The terror group has killed more than 28,000 people and has caused more than 3.8 million to be internally displaced, the archbishop said. They are known to bomb places of worship while people are at prayer. A March 11, 2012, attack on St. Finbar Church in the Archdiocese of Jos killed 14 people, for instance.

Archbishop Kaigama said that the escalation of religious bigotry and hatred in Nigeria are the consequences of Boko Haram’s activities. When religion comes up in discussion, people know that saying the “wrong thing” can lead to a major dispute and even violence.

More recently, a problem has arisen that also involves violence between Muslims and Christians in Nigeria: the ongoing dispute between Fulani herdsmen and farmers. But, Archbishop Kaigama explained, the reason for the violence has more to do with economics and resentment over land than religious persecution.

“The impact of climatic change on the Sahelian region, a home to many nomads, has made it very difficult to feed their cattle. Drought and deforestation have fueled conflicts with farmers,” he said. “Eventually such conflicts take on a religious mask, because the herdsmen are generally Muslims and the farmers are mostly Christians.”

As an example of the violence, he said that last April, two priests and 17 lay persons were killed during morning Mass in Benue State. “The Mass had just started at 5:30 a.m. when they were gunned down in cold blood,” recounted the archbishop. “The gunmen then proceeded to raid the barns of those in the vicinity of the Church and then burn down 60 houses before fleeing from the scene. They were never apprehended. They are just referred to us ‘unknown gunmen.’”
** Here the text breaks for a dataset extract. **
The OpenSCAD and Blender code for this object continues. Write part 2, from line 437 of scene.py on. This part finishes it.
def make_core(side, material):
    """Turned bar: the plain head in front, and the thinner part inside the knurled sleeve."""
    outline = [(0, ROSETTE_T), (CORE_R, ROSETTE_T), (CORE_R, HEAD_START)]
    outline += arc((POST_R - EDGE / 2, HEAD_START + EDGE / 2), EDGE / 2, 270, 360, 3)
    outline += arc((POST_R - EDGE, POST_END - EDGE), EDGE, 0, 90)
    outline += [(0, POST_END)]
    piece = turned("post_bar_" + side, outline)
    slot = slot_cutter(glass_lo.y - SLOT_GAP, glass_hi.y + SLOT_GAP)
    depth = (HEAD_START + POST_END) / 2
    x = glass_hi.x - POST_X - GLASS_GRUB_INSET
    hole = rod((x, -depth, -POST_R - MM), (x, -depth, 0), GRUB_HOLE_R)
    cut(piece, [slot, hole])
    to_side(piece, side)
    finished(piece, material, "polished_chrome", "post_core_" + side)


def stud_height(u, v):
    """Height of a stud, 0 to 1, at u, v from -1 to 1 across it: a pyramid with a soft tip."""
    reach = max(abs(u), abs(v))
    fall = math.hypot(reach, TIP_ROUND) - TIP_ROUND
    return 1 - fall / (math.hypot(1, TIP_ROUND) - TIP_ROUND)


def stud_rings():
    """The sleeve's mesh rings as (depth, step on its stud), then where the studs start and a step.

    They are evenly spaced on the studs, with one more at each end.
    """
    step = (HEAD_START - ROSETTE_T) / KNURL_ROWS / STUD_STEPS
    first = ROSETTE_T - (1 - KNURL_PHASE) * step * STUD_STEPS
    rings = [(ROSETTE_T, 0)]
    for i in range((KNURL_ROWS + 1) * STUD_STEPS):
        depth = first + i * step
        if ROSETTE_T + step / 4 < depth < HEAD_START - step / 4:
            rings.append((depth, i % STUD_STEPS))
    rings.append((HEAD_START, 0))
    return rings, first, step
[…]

In an interview on Monday, facilitated by Aid to the Church in Need, Archbishop Kaigama emphasized that such attacks are not fundamentally religiously motivated. “If two groups are involved and one is Christian and the other is Muslim, the media and even onlookers will say It is a Christian-Muslim thing. I don’t deny that there are religious motives. I don’t deny that people would want dominance … but it is not all about religion; there is also the economic reality we have to consider,” he said.

He said that it doesn’t help when news media report such outbursts of violence as religiously motivated.
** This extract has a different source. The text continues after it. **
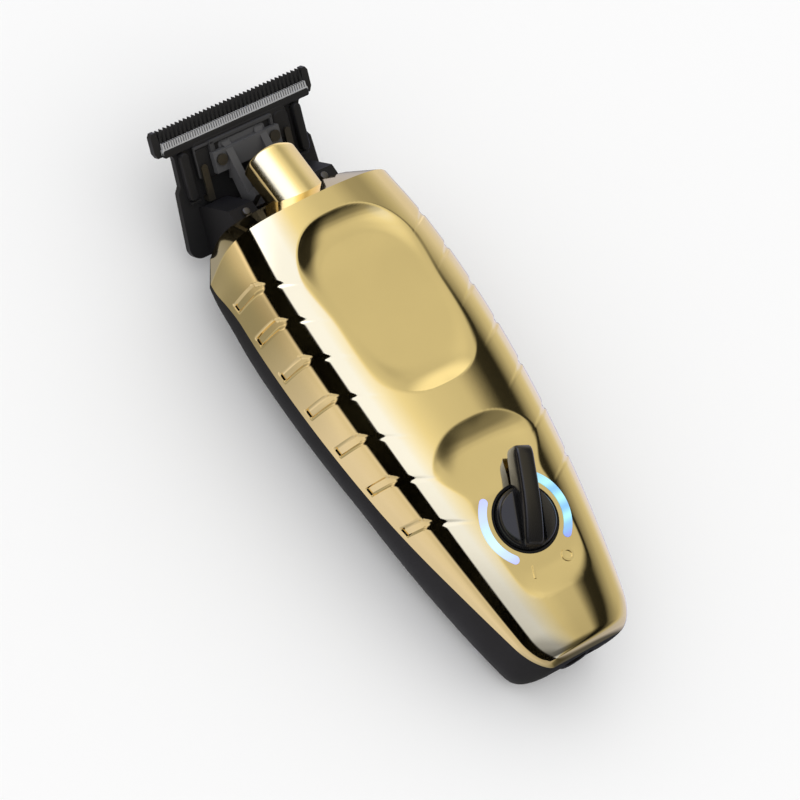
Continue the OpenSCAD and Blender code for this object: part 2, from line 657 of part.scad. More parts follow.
module commutator() {
    color("#c07838") along_y(motor_rear + cap_t + 1) difference() {
        cylinder(r = 2.4, h = 4);
        translate([0, 0, -1]) cylinder(r = shaft_r, h = 6);
        for (a = [0:120:240]) rotate([0, 0, a]) translate([1.8, -0.15, 0.5]) cube([2, 0.3, 5]);
    }
}
module eccentric_hub() {
    color("#c8a050") along_y(hub_y) difference() {
        union() {
            cylinder(r = 3, h = hub_len);
            intersection() {
                cylinder(r = hub_r, h = hub_len - 1.2);
                translate([-hub_r - 1, -hub_r, -1]) cube([hub_r + 1, 2 * hub_r, 10]);
            }
        }
        translate([0, 0, -1]) cylinder(r = shaft_r, h = hub_len + 2);
    }
}
module drive_pin() {
    color("#d8d8dc") translate([cutter_travel, 0, 0]) along_y(hub_y + hub_len)
        cylinder(r = pin_r, h = yoke_y + yoke_t + 0.6 - hub_y - hub_len);
}

// Battery with its tabs, in a cradle on the floor of the back cover
cell_z = wall + 0.6 + cell_d / 2;
cell_y = y_tail + 21;
module battery_cell() {
    color("#2d6fb0") translate([0, cell_y, cell_z]) rotate([-90, 0, 0]) cylinder(r = cell_d / 2, h = cell_len);
}
module battery_tabs() {
    color("#c8c8cc") for (y = [cell_y - 0.4, cell_y + cell_len]) {
        translate([0, y, cell_z]) rotate([-90, 0, 0]) cylinder(r = 4, h = 0.4);
        translate([-2, y, cell_z]) cube([4, 0.4, cell_d / 2]);
    }
}
module battery_cradle() {
    z0 = wall + seat;
    color("#2c2c2c") for (y = [cell_y + 3, cell_y + cell_len - 9]) difference() {
        translate([0, y + 6, 0]) rotate([90, 0, 0]) linear_extrude(6)
            polygon([[-6, z0], [6, z0], [8.4, z0 + 3], [8.4, cell_z - 2], [-8.4, cell_z - 2], [-8.4, z0 + 3]]);
        translate([0, y - 1, cell_z]) rotate([-90, 0, 0]) cylinder(r = cell_d / 2 + seat, h = 8);
    }
}
module battery_pad() {
    color("#606060") translate([0, cell_y + cell_len + 0.4, cell_z]) rotate([-90, 0, 0])
        cylinder(r = cell_d / 2 - 1, h = 2);
}

// Board, switch, lights and dial, all in the frame of the dial face
board_top = -5.2;
board_t = 1;
board_w = 24;
board_back = -9;
board_front = 20;
bezel_r = dial_r + 0.9;
module main_board() {
    color("#1f5a38") dial_frame() difference() {
        translate([-board_w / 2, board_back, board_top - board_t])
            cube([board_w, board_front - board_back, board_t]);
        for (s = [-1, 1]) translate([s * 10, board_front - 2.5, board_top - 2]) cylinder(r = 1.1, h = 3);
    }
}
module control_chips() {
    color("#202024") dial_frame() for (c = [[-6, 12, 5, 5], [2, 13, 4, 3], [-1, 6.5, 6, 3]])
        translate([c[0], c[1], board_top - board_t - 0.9]) cube([c[2], c[3], 0.9]);
}
module light_chips() {
    color("#f4f2c8") dial_frame() for (s = [-1, 1]) for (y = [-4, 3])
        translate([s * light_r - 0.8, y - 0.5, board_top]) cube([1.6, 1.6, 0.8]);
}
light_sweep = 88;
guide_top = 0.12;
guide_bottom = -2.4;
module light_arc(side, gap, z0, z1) {
    r = light_w / 2 + gap;
    end_x = light_r * cos(light_sweep / 2);
    end_y = light_r * sin(light_sweep / 2);
    turn = light_sweep / 2;
    translate([0, 0, z0]) rotate([0, 0, side]) linear_extrude(z1 - z0) polygon(concat(
        arc(0, 0, light_r + r, -turn, turn, 20), arc(end_x, end_y, r, turn + 20, turn + 160, 7),
        arc(0, 0, light_r - r, turn, -turn, 20), arc(end_x, -end_y, r, -turn - 160, -turn - 20, 7)));
}
module light_guide_left() { color("#dff4ff") dial_frame() light_arc(180, 0, guide_bottom, guide_top); }
module light_guide_right() { color("#bfe9ff") dial_frame() light_arc(0, 0, guide_bottom, guide_top); }

rotor_r = 3;
module switch_body() {
    color("#303034") dial_frame() difference() {
        translate([-6, -6, board_top]) cube([12, 12, 1.9]);
        translate([0, 0, board_top - 1]) cylinder(r = rotor_r + run_gap, h = 4);
    }
}
module switch_rotor() {
    color("#e0ddd0") dial_frame() difference() {
        translate([0, 0, board_top + 0.2]) cylinder(r = rotor_r, h = 1.6);
        translate([0, 0, board_top]) cylinder(r = dial_shaft_r, h = 3);
    }
}
bushing_r = 3.4;
bezel_floor = -2.6;
bezel_floor_t = 0.8;
module dial_bezel() {
    color("#101010") dial_frame() difference() {
        translate([0, 0, bezel_floor]) cylinder(r = bezel_r - seat, h = -bezel_floor - 0.1);
        translate([0, 0, bezel_floor + bezel_floor_t]) cylinder(r = dial_r + 0.3, h = 4);
        translate([0, 0, bezel_floor - 1]) cylinder(r = bushing_r, h = 4);
    }
}
module dial_bushing() {
    color("#c8b070") dial_frame() translate([0, 0, bezel_floor]) difference() {
        cylinder(r = bushing_r, h = bezel_floor_t);
        translate([0, 0, -1]) cylinder(r = dial_shaft_r + run_gap, h = 3);
    }
}
seal_r = 0.35;
module dial_seal() {
    color("#141414") dial_frame() translate([0, 0, bezel_floor + bezel_floor_t + seal_r])
        rotate_extrude() translate([5, 0]) circle(r = seal_r, $fn = 24);
}
dial_under = -0.8;
dial_top = 1.7;
module dial_shaft() {
    color("#c0c0c4") dial_frame() translate([0, 0, board_top + 0.2])
        cylinder(r = dial_shaft_r, h = dial_under - board_top - 0.2);
}
module dial_clip() {
    color("#b0b0b4") dial_frame() translate([0, 0, bezel_floor - 0.5]) difference() {
        cylinder(r = 3, h = 0.35);
        translate([0, 0, -1]) cylinder(r = dial_shaft_r, h = 3);
    }
}
// The lever points away from the mark that its tail points at: on when at rest
rest_angle = 90 - dial_turn / 2;
lever_tail = 7.8;
module power_dial() {
    color("#181818") dial_frame() {
        translate([0, 0, dial_under]) cylinder(r = dial_r, h = dial_top - dial_under - 0.5);
        translate([0, 0, dial_top - 0.5]) cylinder(r1 = dial_r, r2 = dial_r - 0.5, h = 0.5);
        rotate([0, 0, rest_angle]) translate([0, lever_w / 2, 0]) rotate([90, 0, 0]) linear_extrude(lever_w)
            polygon([[-lever_tail, 0.5], [lever_len - 1, 0.5], [lever_len, 1.4], [lever_len - 0.4, lever_h - 1],
                [lever_len - 2.4, lever_h], [0, lever_h], [-lever_tail + 1, 2.4]]);
    }
}
mark_r = 11.8;
mark_size = 2.8;
mark_h = 0.3;
mark_base = 0.06;
module dial_marks() {
    color("goldenrod") dial_frame() {
        rotate([0, 0, -90 - dial_turn / 2]) translate([mark_r - mark_size / 2, -0.25, mark_base])
            cube([mark_size, 0.5, mark_h]);
        rotate([0, 0, -90 + dial_turn / 2]) translate([mark_r, 0, mark_base]) difference() {
            cylinder(r = mark_size / 2, h = mark_h);
            translate([0, 0, -1]) cylinder(r = mark_size / 2 - 0.45, h = 3);
        }
    }
}

// Charging inlet in the tail
socket_r = inlet_r + 1.25;
socket_y = y_tail + 0.9;
socket_len = 10;
pin_root_r = 1.5;
pin_back = 0.8;
socket_depth = 8;
module charging_socket() {
    color("#1a1a1a") translate([0, socket_y, inlet_z]) rotate([-90, 0, 0]) difference() {
        cylinder(r = socket_r, h = socket_len);
        translate([0, 0, -1]) cylinder(r = inlet_r, h = socket_depth + 1);
        translate([0, 0, socket_depth - 1]) cylinder(r = pin_root_r, h = 5);
    }
}
module charging_pin() {
    color("#d8c070") translate([0, socket_y, inlet_z]) rotate([-90, 0, 0]) {
        translate([0, 0, pin_back]) cylinder(r = inlet_pin_r, h = socket_depth - pin_back);
        translate([0, 0, socket_depth]) cylinder(r = pin_root_r, h = socket_len - socket_depth + 0.8);
    }
}
module socket_bracket() {
    y0 = socket_y + 5.5;
    color("#2c2c2c") difference() {
        translate([-5.4, y0, belly_z(y0) + wall + 0.3])
            cube([10.8, 3.5, inlet_z + socket_r + 0.6 - belly_z(y0) - wall]);
        translate([0, y0 - 1, inlet_z]) rotate([-90, 0, 0]) cylinder(r = socket_r, h = 6);
    }
}

// Leads, swept along a cubic curve through four chosen points
lead_r = 0.5;
lead_sides = 8;
lead_rings = 14;
function curve(c, t) = pow(1 - t, 3) * c[0] + 3 * t * pow(1 - t, 2) * c[1] + 3 * t * t * (1 - t) * c[2]
    + pow(t, 3) * c[3];
function unit(v) = v / norm(v);
module lead(c) {
    points = [for (i = [0:lead_rings]) let (
            t = i / lead_rings,
            d = unit(curve(c, min(t + 0.01, 1)) - curve(c, max(t - 0.01, 0))),
            u = unit(cross(d, [1, 0.2, 0.1])),
            v = cross(d, u))
        each [for (j = [0:lead_sides - 1]) let (a = 360 * j / lead_sides)
            curve(c, t) + lead_r * (u * cos(a) + v * sin(a))]];
    n = lead_sides;
    polyhedron(points, concat(
        [for (i = [0:lead_rings - 1]) for (j = [0:n - 1]) let (m = (j + 1) % n)
            each [[i * n + m, i * n + j, (i + 1) * n + j], [i * n + m, (i + 1) * n + j, (i + 1) * n + m]]],
        [[for (j = [0:n - 1]) j]], [[for (j = [n - 1:-1:0]) lead_rings * n + j]]));
}
function board_point(x, y) = [x, dial_y + y * cos(dial_tilt) + (board_t - board_top) * sin(dial_tilt),
    dial_z + y * sin(dial_tilt) - (board_t - board_top) * cos(dial_tilt) - air];
module motor_leads() {
    color("#b02020") for (s = [-1, 1]) {
        a = board_point(s * 7, board_front - 3);
        b = [s * 6, motor_rear - 2.7, motor_z + 0.6];
        lead([a, a + [0, 1, -5], b + [0, -10, 0], b]);
    }
}
module battery_leads() {
    color("#202020") for (s = [-1, 1]) {
        a = board_point(s * 3.5, board_front - 1.5);
        b = [s * 1.2, cell_y + cell_len + 0.2, cell_z + cell_d / 2 + seat];
        lead([a, a + [0, 1, -3], b + [0, 0, 4], b]);
    }
}

front_housing();
back_cover();
seam_gasket();
housing_screws();
screw_posts();
nose_cover();
head_plate();
blade_mount();
mount_screws();
fixed_blade();
blade_screws();
tension_spring();
cutter_guides();
cutter_blade();
cutter_carrier();
carrier_rivets();
motor_can();
motor_front_cap();
motor_rear_cap();
motor_bearings();
motor_magnets();
motor_cradle();
motor_shaft();
armature();
commutator();
eccentric_hub();
drive_pin();
battery_cell();
battery_tabs();
battery_cradle();
battery_pad();
main_board();
control_chips();
light_chips();
light_guide_left();
light_guide_right();
switch_body();
switch_rotor();
dial_bushing();
dial_seal();
dial_bezel();
dial_shaft();
power_dial();
dial_clip();
dial_marks();
charging_socket();
charging_pin();
socket_bracket();
motor_leads();
battery_leads();
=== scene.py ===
"""Looks of the cordless hair trimmer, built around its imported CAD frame.

Lengths in the shapes are millimetres and MM turns them into metres. X runs to the trimmer's right,
Y from its tail to its blade and Z up from the back that it rests on.
"""
import json
import math

import bmesh
import bpy
import numpy as np
from mathutils import Matrix, Vector


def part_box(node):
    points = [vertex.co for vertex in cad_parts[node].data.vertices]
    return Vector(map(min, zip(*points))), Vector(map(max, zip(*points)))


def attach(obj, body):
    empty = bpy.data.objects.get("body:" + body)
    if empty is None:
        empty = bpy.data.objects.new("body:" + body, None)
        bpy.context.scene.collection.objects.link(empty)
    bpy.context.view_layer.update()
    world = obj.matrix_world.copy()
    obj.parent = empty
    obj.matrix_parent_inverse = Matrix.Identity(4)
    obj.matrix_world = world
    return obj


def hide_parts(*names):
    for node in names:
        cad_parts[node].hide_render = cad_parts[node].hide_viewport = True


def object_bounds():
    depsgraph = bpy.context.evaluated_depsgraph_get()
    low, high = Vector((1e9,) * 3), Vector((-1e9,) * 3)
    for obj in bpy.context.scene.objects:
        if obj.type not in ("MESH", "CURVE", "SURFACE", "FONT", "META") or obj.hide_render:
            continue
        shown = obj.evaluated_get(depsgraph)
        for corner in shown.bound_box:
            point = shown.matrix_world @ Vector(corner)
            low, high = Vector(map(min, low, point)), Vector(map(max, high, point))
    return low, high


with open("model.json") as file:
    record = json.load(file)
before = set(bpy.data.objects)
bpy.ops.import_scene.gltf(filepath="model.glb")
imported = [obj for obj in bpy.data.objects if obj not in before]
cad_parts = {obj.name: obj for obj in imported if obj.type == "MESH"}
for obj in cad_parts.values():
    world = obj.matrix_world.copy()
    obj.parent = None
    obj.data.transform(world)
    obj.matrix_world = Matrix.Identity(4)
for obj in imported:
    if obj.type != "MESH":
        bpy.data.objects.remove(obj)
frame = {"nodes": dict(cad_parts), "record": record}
cad_low, cad_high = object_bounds()
NODES = frame["nodes"]
MM = 0.001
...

In his United Nations presentation, the archbishop said that in Southern Nigeria, relations between Muslims and Christians are fairly normal. Christians and Muslims live together peacefully, intermarry, and celebrate feasts together. One can convert from Islam to Christianity and vice versa without any threats to one’s life.

Things are different in the north. In Gombe State, for example, there is a significant Christian minority that is growing in both population and influence. But the Muslim majority is adopting measures aimed at checking the growth of the Christian minority as well as stopping them from occupying key positions in politics and in the civil service. “In states like Gombe and Bauchi, Christians are tolerated but all it takes is a false accusation for them to be violently attacked,” he said.

The archbishop listed several examples of poor treatment of Christians in the north, including:

  • In some Muslim-majority states, Islamic religious knowledge is included in the curriculum of primary and secondary schools while the teaching of Christian religious knowledge is prohibited.
  • In many Muslim-majority societies in northern Nigeria, Christians are denied permits to build churches while Muslims can build mosques anywhere.
  • Christians born in Muslim-majority states complain about being denied employment or promotion in the civil service on account of their faith.

The Catholic Church is trying to help address some religious liberty issues. Archbishop Kaigama founded the Dialogue Reconciliation and Peace Center in Jos, and he hopes the government will adapt its model. It is, he said in an interview, a “safe space, open to everyone, no matter your religion and ethnicity and age. You come there, and you know that you are safe, and everybody’s equal.

“In interfaith dialogue, we need to talk sincerely,” he continued. “Not these kinds of meetings between Christian leaders and Muslim leaders where we just exchange pleasantries and we are so nice to each other and then we go back and things don’t change. No, we need honest, sincere discussions that will take specific actions.”

At the UN, he also called on the newly reelected president of Nigeria, Muhammadu Buhari, to do more to “help detoxify the mind of youths poisoned by religious prejudices and indoctrination so that they can engage others as fellow human beings with respect.” In the interview, he said he felt that Buhari could keep encouraging youth to be positive and do something concretely to improve their economic prospects.

“There isn’t social security for them. You find those who have graduated from university all over the place. They’re idle and therefore very susceptible to manipulation by political bigots, by religious bigots and ethnic extremists,” the archbishop said. “This is the hope of Nigeria, the future of Nigeria. If he can give very serious attention to the needs of the youth … and make them relevant, give them something to do as their contribution to the nation, I think it would help to detoxify and also remove that negative poison of politics, religious or ethnic [extremism] injected into them.”